The double-L profile provides complete door-edge protection against accidental operator damage (Fig. 3) and also a hard-wearing sealing face between the door and the hot-zone leading edge. This double-L profile can be used for both CC plate and graphite-foil sacrificial skin and is available to suit both 20- and 40-mm raised faces.
CC Gas Grids
Machined-graphite gas grids have been used for many years within the heat-treat industry, and they are usually very heavy, quite fragile and susceptible to damage by falling parts. Replacement gas grids are typically a long lead-time item due to the size of the plate required prior to manufacture and extensive machining required. Graphite gas grids are usually quite bulky and are usually fitted in the roof, base and sides of the hot zone. This large bulk of graphite has to be heated up along with the furnace load every time the furnace is operated and obviously has extra power-usage implications.

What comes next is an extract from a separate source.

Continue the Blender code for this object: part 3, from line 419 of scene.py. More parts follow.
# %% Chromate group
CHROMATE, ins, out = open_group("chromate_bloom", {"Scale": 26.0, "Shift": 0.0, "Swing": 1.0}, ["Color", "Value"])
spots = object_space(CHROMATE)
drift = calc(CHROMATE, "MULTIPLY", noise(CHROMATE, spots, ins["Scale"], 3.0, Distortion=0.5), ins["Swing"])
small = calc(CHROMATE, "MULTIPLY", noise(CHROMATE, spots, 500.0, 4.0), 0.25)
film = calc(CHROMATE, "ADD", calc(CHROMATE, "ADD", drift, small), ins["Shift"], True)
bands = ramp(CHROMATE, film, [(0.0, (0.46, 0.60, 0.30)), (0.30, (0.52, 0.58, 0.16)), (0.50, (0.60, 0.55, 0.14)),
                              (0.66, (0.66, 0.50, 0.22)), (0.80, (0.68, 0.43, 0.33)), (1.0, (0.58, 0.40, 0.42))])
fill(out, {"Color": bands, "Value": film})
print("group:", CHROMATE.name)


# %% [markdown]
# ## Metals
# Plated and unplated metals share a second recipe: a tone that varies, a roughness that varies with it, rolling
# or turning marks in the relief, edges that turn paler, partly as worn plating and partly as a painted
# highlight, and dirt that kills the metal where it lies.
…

Standard CC gas grids are lighter, stronger and easier to handle and install. When coupled with CC profiles protecting the aperture, an extremely long-lasting system, which is less susceptible to gas erosion, is obtained.
CC grids can be offered on much shorter lead time, and replacing graphite gas grids with CC gas grids has had no effect on furnace temperature surveys or cooling parameters.
CC Sacrificial Skin
Graphite perforated-foil sacrificial skin is used throughout the industry to protect the hot face of the insulation board from gas erosion and accidental damage. Because the product is heavy and difficult to handle, it is labor-intensive to fit.

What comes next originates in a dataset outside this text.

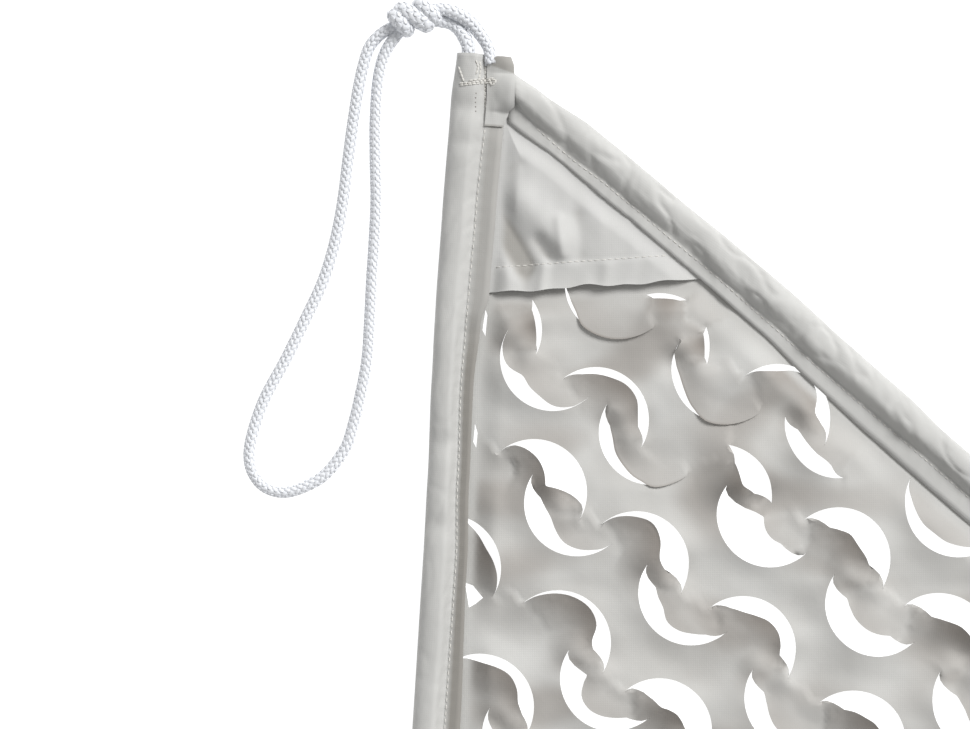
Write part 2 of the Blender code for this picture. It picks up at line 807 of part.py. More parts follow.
def build_strand(name, route, corner, material, parent, lean=0.0):
    """A rope strand along a route, as a round tube."""
    pivot = KNOT_CENTRE.xy
    path = []
    for x, y, z in route:
        away = Vector((x, y)) - pivot
        turn = Matrix.Rotation(-math.radians(lean) * smooth(away.length / LEAN_REACH), 2)
        path.append(world(corner.place(*(pivot + away @ turn)), z))
    path = smooth_route(path, STRAND_STEP * ROPE * MM)
    curve = bpy.data.curves.new(name, "CURVE")
    curve.dimensions = "3D"
    curve.bevel_depth = 0.5 * ROPE * MM
    curve.bevel_resolution = 2
    curve.render_resolution_u = 0
    curve.use_fill_caps = True
    curve.materials.append(material)
    spline = curve.splines.new("POLY")
    spline.points.add(len(path) - 1)
    for point, place in zip(spline.points, path):
        point.co = (*place, 1.0)
    strand = bpy.data.objects.new(name, curve)
    bpy.data.collections["shade_sail"].objects.link(strand)
    strand.parent = parent
    return strand


def build_knot(corner, material, parent):
    """The overhand knot: a lump with the rope's slanting wraps raised on it."""
    bm = bmesh.new()
    bmesh.ops.create_uvsphere(bm, u_segments=KNOT_SIDES, v_segments=KNOT_RINGS, radius=1.0)
    for vert in bm.verts:
        slant = vert.co.x * KNOT_SLANT[0] + vert.co.y * KNOT_SLANT[1]
        wrap = 1.0 + KNOT_WRAP * math.cos(slant * 2.0 * math.pi)
        x = KNOT_CENTRE.x + vert.co.x * KNOT_SIZE.x * wrap
        y = KNOT_CENTRE.y + vert.co.y * KNOT_SIZE.y * wrap
        z = max(0.0, KNOT_CENTRE.z + vert.co.z * KNOT_SIZE.z * wrap)
        vert.co = world(corner.place(x, y), z)
    name = "knot_" + corner.name
    return add_object(name, mesh_from(bm, name, True), material, parent)


def main():
    """Build the sail's pieces."""
    for item in list(bpy.data.objects):
        bpy.data.objects.remove(item, do_unlink=True)
    collection = bpy.data.collections.new("shade_sail")
    bpy.context.scene.collection.children.link(collection)
    sail = bpy.data.objects.new("sail_centre", None)
    collection.objects.link(sail)

    net_cloth = finish("net_cloth", (0.55, 0.54, 0.53), 0.75)
    hem_cloth = finish("hem_cloth", (0.48, 0.48, 0.46), 0.7)
    patch_cloth = finish("patch_cloth", (0.58, 0.58, 0.57), 0.7)
    rope = finish("rope_white", (0.75, 0.77, 0.80), 0.8)

    build_net(net_cloth, sail)
    for hem in HEMS:
        build_hem(hem, hem_cloth, sail)
    for corner in CORNERS:
        build_patch(corner, patch_cloth, sail)
        build_tab(corner, hem_cloth, sail)
        build_strand("strand_hem_" + corner.name, STRAND_INTO_HEM, corner, rope, sail)
        build_strand("strand_tab_" + corner.name, STRAND_INTO_TAB, corner, rope, sail)
        build_strand("loop_" + corner.name, LOOP, corner, rope, sail, corner.loop_lean)
        build_knot(corner, rope, sail)


main()
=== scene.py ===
"""Triangular shade sail of leaf-cut netting, laid flat: its cloths, sewing and corner ropes.

Tables are in millimetres from the outer end of the top corner's open hem, x to the right and y up.
"""

import logging
import math
from dataclasses import dataclass, field
from enum import Enum
from typing import Any

import bpy
import numpy as np
from mathutils import Matrix, Vector, geometry, noise
from mathutils.bvhtree import BVHTree


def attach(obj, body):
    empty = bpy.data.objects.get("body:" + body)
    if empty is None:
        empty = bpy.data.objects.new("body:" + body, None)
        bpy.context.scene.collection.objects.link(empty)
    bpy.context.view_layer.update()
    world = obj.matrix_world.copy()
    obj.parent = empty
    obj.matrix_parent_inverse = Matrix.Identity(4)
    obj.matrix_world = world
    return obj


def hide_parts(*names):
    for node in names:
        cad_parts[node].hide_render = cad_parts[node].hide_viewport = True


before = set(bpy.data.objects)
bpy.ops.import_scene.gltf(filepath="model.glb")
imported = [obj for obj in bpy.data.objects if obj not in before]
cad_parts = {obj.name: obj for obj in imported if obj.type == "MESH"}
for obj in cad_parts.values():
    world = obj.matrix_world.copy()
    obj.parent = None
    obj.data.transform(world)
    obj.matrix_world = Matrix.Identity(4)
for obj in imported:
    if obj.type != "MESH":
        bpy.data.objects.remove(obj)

LOG = logging.getLogger("shade_sail")
MM = 0.001
SHIFT = np.array([-343.25, 479.0, 0.0])
CLOTH = 1.0
FLANGE_LOW = 1.3
FLANGE_HIGH = 2.6
PATCH_ALONG_OPEN = 121.0
PATCH_ALONG_SHUT = 145.0
FLANGE_STEP = 12.0
FLANGE_STEP_OPEN = 129.0
FLANGE_STEP_SHUT = 153.0
END_LINE = 27.6
TUBE_HEIGHT = 9.0
LEAF_RADIUS = 26.5
PATCH_UNDER = 1.4
TAB_REACH = 34.0
FLOOR_GAP = 0.5
DROP_FROM = 0.1
WAVE_PERIOD = 20.0
SHARP_ANGLE = 55.0

Row = tuple[float, ...]


class Pattern(Enum):
    """What a cloth's weave follows."""

    PLACE = "Object"
    STRIP = "UV"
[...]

If the foil face is damaged or torn, gas pressure can get behind the foil, damaging the protective barrier very quickly. Extensive damage to the insulation board from gas erosion can occur once the sacrificial skin/barrier has been broken. Once the integrity of the insulation board is compromised, temperature-survey problems can occur as well as damage to the hot-zone outer cage.

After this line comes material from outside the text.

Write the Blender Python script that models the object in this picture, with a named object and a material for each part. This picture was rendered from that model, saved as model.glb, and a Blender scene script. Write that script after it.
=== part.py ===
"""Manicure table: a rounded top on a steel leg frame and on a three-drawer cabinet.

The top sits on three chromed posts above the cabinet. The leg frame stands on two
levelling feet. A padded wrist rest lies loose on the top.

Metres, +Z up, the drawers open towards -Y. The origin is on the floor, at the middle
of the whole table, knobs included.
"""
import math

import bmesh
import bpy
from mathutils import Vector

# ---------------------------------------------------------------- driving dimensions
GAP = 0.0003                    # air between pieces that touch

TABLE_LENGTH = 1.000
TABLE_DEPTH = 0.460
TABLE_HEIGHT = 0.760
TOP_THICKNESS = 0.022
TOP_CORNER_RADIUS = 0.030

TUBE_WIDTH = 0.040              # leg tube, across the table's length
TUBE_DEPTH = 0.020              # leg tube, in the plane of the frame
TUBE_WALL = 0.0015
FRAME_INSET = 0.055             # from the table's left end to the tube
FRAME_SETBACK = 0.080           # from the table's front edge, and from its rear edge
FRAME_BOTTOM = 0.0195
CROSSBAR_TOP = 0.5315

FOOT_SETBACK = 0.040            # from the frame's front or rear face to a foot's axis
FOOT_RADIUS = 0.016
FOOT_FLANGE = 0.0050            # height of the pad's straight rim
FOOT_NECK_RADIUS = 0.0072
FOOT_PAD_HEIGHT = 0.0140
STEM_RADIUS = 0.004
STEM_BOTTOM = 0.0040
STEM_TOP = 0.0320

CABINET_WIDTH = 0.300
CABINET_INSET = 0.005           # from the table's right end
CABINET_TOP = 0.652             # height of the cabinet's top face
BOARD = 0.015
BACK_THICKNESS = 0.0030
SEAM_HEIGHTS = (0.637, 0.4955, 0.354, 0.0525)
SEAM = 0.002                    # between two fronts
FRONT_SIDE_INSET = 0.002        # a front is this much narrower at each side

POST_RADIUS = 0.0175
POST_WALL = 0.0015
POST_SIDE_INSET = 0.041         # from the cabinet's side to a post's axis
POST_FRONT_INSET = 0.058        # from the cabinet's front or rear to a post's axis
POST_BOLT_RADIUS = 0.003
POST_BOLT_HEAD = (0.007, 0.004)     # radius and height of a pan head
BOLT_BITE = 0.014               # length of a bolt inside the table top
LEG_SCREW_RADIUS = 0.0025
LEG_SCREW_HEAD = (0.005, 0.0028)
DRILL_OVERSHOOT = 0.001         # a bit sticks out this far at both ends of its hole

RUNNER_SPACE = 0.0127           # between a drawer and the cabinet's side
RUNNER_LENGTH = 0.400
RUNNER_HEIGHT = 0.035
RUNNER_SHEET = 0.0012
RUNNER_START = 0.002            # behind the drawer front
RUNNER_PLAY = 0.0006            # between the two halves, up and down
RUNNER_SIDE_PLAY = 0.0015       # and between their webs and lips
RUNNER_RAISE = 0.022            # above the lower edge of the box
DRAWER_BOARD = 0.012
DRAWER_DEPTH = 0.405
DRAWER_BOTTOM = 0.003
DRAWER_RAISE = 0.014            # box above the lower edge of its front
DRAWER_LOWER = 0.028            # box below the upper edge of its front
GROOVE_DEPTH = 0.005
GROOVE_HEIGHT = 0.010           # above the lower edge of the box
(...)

Extensive use of CC plate (usually 1.5 mm thick) as a sacrificial skin/barrier has reduced hot-zone reline time. A very hard-wearing face that offers protection from gas erosion and accidental damage is achieved, and the use of CC strips covering the joints of the sacrificial skin offers a major improvement in hot-zone longevity. With CC plate sizes available in sheets of 3,000 mm x 2,000 mm, most sides of the hot zone can be covered in one sheet to prevent any unnecessary joints.
Should the hot face get coated by chrome buildup, it can be lightly scraped off and vacuumed out. Buildup of chrome can result in arcing and shorting between elements and fixings.
CC plate sacrificial skin coupled with CC profile edge protection can add many years to the lifespan of the hot zone and keep hot-zone maintenance to a minimum.
CC L and U Profiles
CC profiles are used extensively to protect all apertures of the hot zone including bung and gas-grid apertures and also door-front leading edges. The combination of L and U profiles can be used to replace most molybdenum edge-shield protection. The use of profiles greatly reduces damage by gas erosion and accidental damage and provides a hard-wearing sealing face.
Any round apertures (bung or bulls-eye) in the hot zone are converted to flat-sided to enable the use of U or L profiles to hold sacrificial skin in place and prevent gas erosion. Also, any round doors are converted to flat-sided so CC edge profiles can be used. This approach helps to protect the edge of the door from accidental damage or gas erosion and gives a hard-wearing sealing face.
With L and U profiles being readily available in longer lengths, aperture edge protection is made simpler by the use of one-piece edges. With increased widths available to accommodate sacrificial skins, all-round protection can be added to any leading edge or application.
The use of CC profiles for edge protection coupled with CC sacrificial skin has increased hot-zone life considerably.
All survey and load thermocouple ports are protected by removable plugs manufactured from CC or graphite products to prevent damage to the insulation by the constant inserting and removing of the load and survey thermocouples.
The overtemp and control thermocouple ports are always protected by graphite bushings. Once the plug becomes damaged, they can be readily replaced to prevent ongoing damage to the insulation. Therefore, front-edge protection of the base and sealing face has to be renewed, not the complete insulation (Fig. 4).
Another option is to have availability of plugs designed for different applications. For example, one would be used for the standard temperature monitoring during normal production and another with more feedthrough possibilities for monthly general-functionality checking.
All edges of insulation board (even edges protected by profiles) are painted and cured with graphite paint to prevent damage and wear by gas erosion. The curing of the paint has proven to reduce pump-down times on bake-out due to outgassing.
All joints in barrel-stave-construction hot zones are also painted and cured.
Fabricated Outer Cages
With most companies trying to keep furnace downtime to an absolute minimum, a complete, all-new, fully insulated hot-zone outer cage can be supplied. This allows the existing hot zone to be removed and the new one installed within a few days. This approach sees the furnace downtime reduced from two to three weeks for an outer-cage reline to two to three days to install and bake out the new one.
One of the main advantages to manufacturing a new outer cage is that the existing one can be repaired and even relined and stored as a spare should anything happen to the installed hot zone. This approach is useful for customers with only one or two furnaces that cannot afford to lose a furnace for up to three weeks for reline.
Graphite Heater and Hearth Sets
All relines are offered with complete top-quality graphite heater and hearth set assemblies. Arrangement drawings of the heater and hearth sets are supplied with the hot-zone documentation listing individual spare-part numbers for ease of replacement. Complete traceability of all materials fitted within the hot zone is available.
Safety and Health
When disassembling a worn-out hot zone, dust from the dissolving insulation contains deposits from every heat-treated material. For a skilled disposal and to secure the health of every person involved, a converted spray booth that extracts the particles is used (Fig. 5) in addition to personal protective equipment.